13.       True it is that a case in which the Claimants no doubt had entertained high hopes in terms of quantum failed to yield the desired result, but the Court does not accept that the fact of a relatively small recovery should characterise the Claimants as the ‘losing’ party.

14.       The Court also is resistant to the notion that the question of whom is the ‘winning party’ should be influenced by which side was successful on the most issues arising for decision. 

15.       Many issues arise in the ebb and flow of a factually-dense first instance case such as this one, and in the Court’s view it is not always helpful to enumerate who won what issue; some issues went one way, others the other, but upon the two overarching issues, namely whether the Drag Notice involved a sale to a bona fide purchaser who had made an offer on arm’s length terms, and whether the Defendants should succeed on their Counterclaim, the decision on these two issues went in favour of the Claimants, with the result that the Claimants succeeded in obtaining judgment, albeit in a lesser amount than sought, but not in a purely nominal sum.

16.       Accordingly, perhaps the most relevant question to be answered is not ‘Who was the winner’- which often involves considerations of marginal utility in a costs context - but whether, a monetary judgment having been issued in the Claimants’ favour, there is good reason to depart from the well-established principle that costs should follow the event?


 

Settlement Attempts

17.       At the end of the day this represents the fulcrum of the present costs debate.

18.       The Court has been presented with a schedule outlining settlement or compromise offers, commencing on 25 January 2022 and extending to 29 August 2022, the trial of this dispute having commenced on 5 September 2022.

19.       The majority of these communications were made on a Without Prejudice Save As To Costs (“WPSATC”) basis, and at no time was there a ‘Part 18 Offer’, the effect of which, if accepted, would have entitled the offeree to the sum offered, in addition to its costs assessed on a standard basis up to the date permitted for acceptance.

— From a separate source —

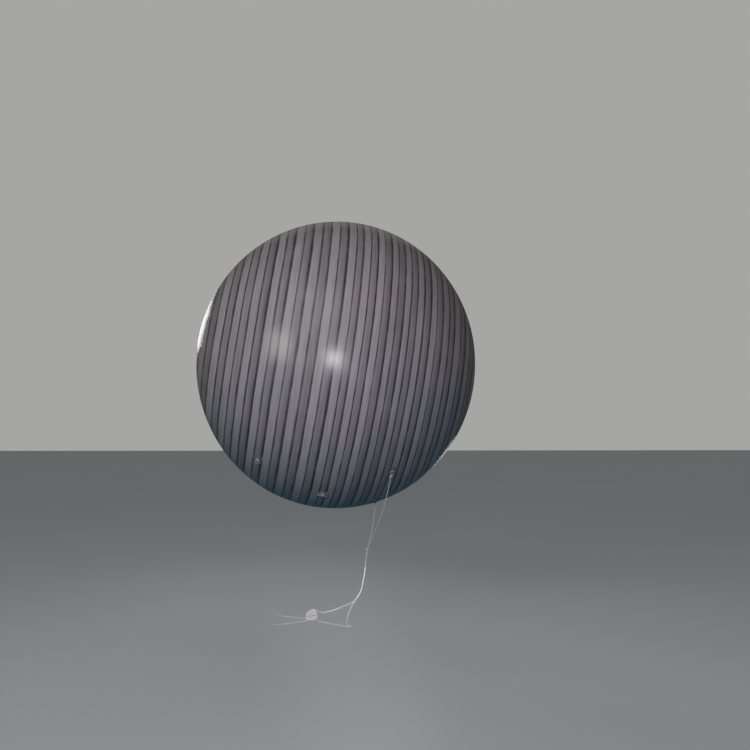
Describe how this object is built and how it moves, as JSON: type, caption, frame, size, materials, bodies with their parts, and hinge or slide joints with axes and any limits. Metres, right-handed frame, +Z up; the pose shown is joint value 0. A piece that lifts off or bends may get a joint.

20.       The Defendants assert that the sequence of events in the months leading to trial in September 2022 demonstrated the Claimants’ “failure to engage” with settlement entreaties in face of their “inflated demands”.  This may be putting it high, but most of the running does appear to have been made by the Defendants.

21.       It is evident from the list of settlement exchanges summarised in the Defendants’ submissions of 28 February 2023 that throughout, there existed a substantial gulf between the parties in terms of what they thought this case was worth: for example, on 7 July 2022 the Claimants requested the Defendants pay USD11.8 million, and on 24 August 2022 the figure requested was USD7.8 million, whereas by contrast on 19 July 2022 the Defendants offered to pay USD1 million in full and final settlement, which was followed by an offer of 16 August of USD5.828 million, although the latter was girt about with contingencies and uncertainty given that it was to be paid by the earlier of an Ekar ‘exit event’ or a put option triggered by no later than 16 August 2026.

22.       In terms of the schedule of settlement communications, three matters invite particular scrutiny: the 19 July 2022 offer, the offer to mediate, and the early disclosure of the preliminary Report of FTI Consulting.

The July Offer

23.       Of these disparate offers it is the Defendants’ offer of 19 July 2022 (the “July Offer”) to pay USD1 million which has attracted the most attention in the respective submissions.

24.       The Defendants say that it is accepted that the July Offer was not compliant with the Part 18 regime although this non-compliance was “purely technical and not substantial” (in failing to specify an acceptance period of at least 21 days, the consequences of non-acceptance, and whether the offer related to the whole of the Claimants’ claims and took account of the Counterclaim), but that this was a consequential offer made in the lead up to trial at a time when the hearing bundle was being finalised and substantial work was commencing on trial preparation, and it had been the Defendants’ wish to avoid incurring those costs if possible. 

25.       In the event, they submit, the Claimants have failed to beat this “reasonable and proportionate” offer, even with interest accrued, and consequently the Defendants say that they should be entitled to costs on a standard basis until 27 July 2022, the date of the Claimants’ rejection of the July Offer, and on an indemnity basis from 28 July 2022 onwards.

26.       The Claimants say that the assertion that the admitted non-compliance of the July Offer was “purely technical and not substantial” is disingenuous. 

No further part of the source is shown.